Bu arkadaşlarımızı mağdur etmemek için aylardır Ankara’yla görüşmeler yapıyoruz, arkadaşlarımız bulundukları illerdeki başka üniversitelerde çalışmaya devam etsin diye. Büroların kapatılması için en az 7 aylık bir süre tanımış olduk. Farklı planları olan emekli olmak isteyen vatandaşlarımız için temmuzdan sonra bu büroların kaldırılacağını söyledik. Yasal düzenlenme olmazsa şayet o arkadaşlarımızı buraya davet edeceğiz buradan çalışmaya devam edecekler. O binalardaki elektriğin suyun doğalgazın maliyetini düşününce hiç gerek yok. Hala bu şekilde sürdürmenin gereği yok.”

Prof. Dr. Yusuf Adıgüzel’in söyledikleri böyle…

‘’Haklılık payı’’ oldukça yüksek…

Ancak personel için söyledikleri çok da doğru değil…

Bugün dijitalleşme gerçekleştirilmiş, AÖF büroları işlevini yitirmiş olabilir.

Peki ya daha öncesi?

AÖF’nin ağır yükünü kim çekiyordu?

Kim oldukları belli…

Elbette ki, o bürolarda çalışan insanlar…

Yıllarca tüm yükü omuzladılar.

Zor koşullarda görevlerini yerine getirmeye çalıştılar.

Kısacası ‘’zor günlerin insanı’’ oldular.

Bugün dijitalleşme gerçekleştirildi diye o yıllar unutulmamalı…

Doğrudur…

‘’Hiçbir iş yapmayan insanlara maaş ödemeye vicdan el vermez…’’

İyi de yıllarca verilen emekler görmezden gelinerek böylesi bir tanımlamada bulunmaya vicdan el verir mi?

Yıllarca zor koşullarda görev yapan insanları ‘’hiç iş yapmadan maaş alan aslak’’ konumuna düşürmek vefasızlık olmaz mı?

Bugünün gerçekleri ortaya konulurken kullanılan ifadelere dikkat etmek gerekir.
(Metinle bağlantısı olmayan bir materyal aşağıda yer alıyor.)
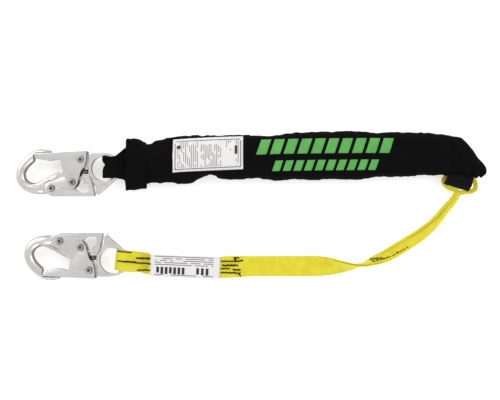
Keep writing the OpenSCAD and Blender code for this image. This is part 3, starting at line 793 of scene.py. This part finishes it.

Asıl önemli olan bir yan daha var.

Bürolarda görev yapan insanların geleceği…

Bürolar kapandıktan sonra 492 kişi ne olacak?

Sorunun yanıtı yok.

Seçenekler belli…

Emeklilik hakkını kazananlar emekli edilecek…

Ya emeklilik hakkı kazanamayanlar?

Rektör ‘’Ankara ile görüşmeler yapıyoruz’’ diyor.

Görüşmeler henüz olumlu sonuç vermiş değil…

‘’Yasal düzenleme’’ gerekiyor.

Gereken yapılmazsa bürolarda görev yapan insanlar Eskişehir’e çağrılacak…

Büroların bulunduğu illerde yaşayan, aile kuran, çocuklarının eğitimini planlayan insanlar Eskişehir’e nasıl gelecekler?

Yıllardır yaşadıkları, yaşamlarını oluşturdukları illerden kopup gelmeleri kolay değil…

Zor ki ne zor…

Büyük mağduriyetler oluşacak…

Bu kaçınılmaz…

Büroların kapatılması ‘’büyük tasarruf sağlayacak’’ olabilir.

Ancak o tasarruf için insanların yıllardır verdiği emek hiçe sayılamaz…

Bu, her şeyden önce vefasızlık olur.

‘’Vicdani’’ olup olmadığı da tartışılır.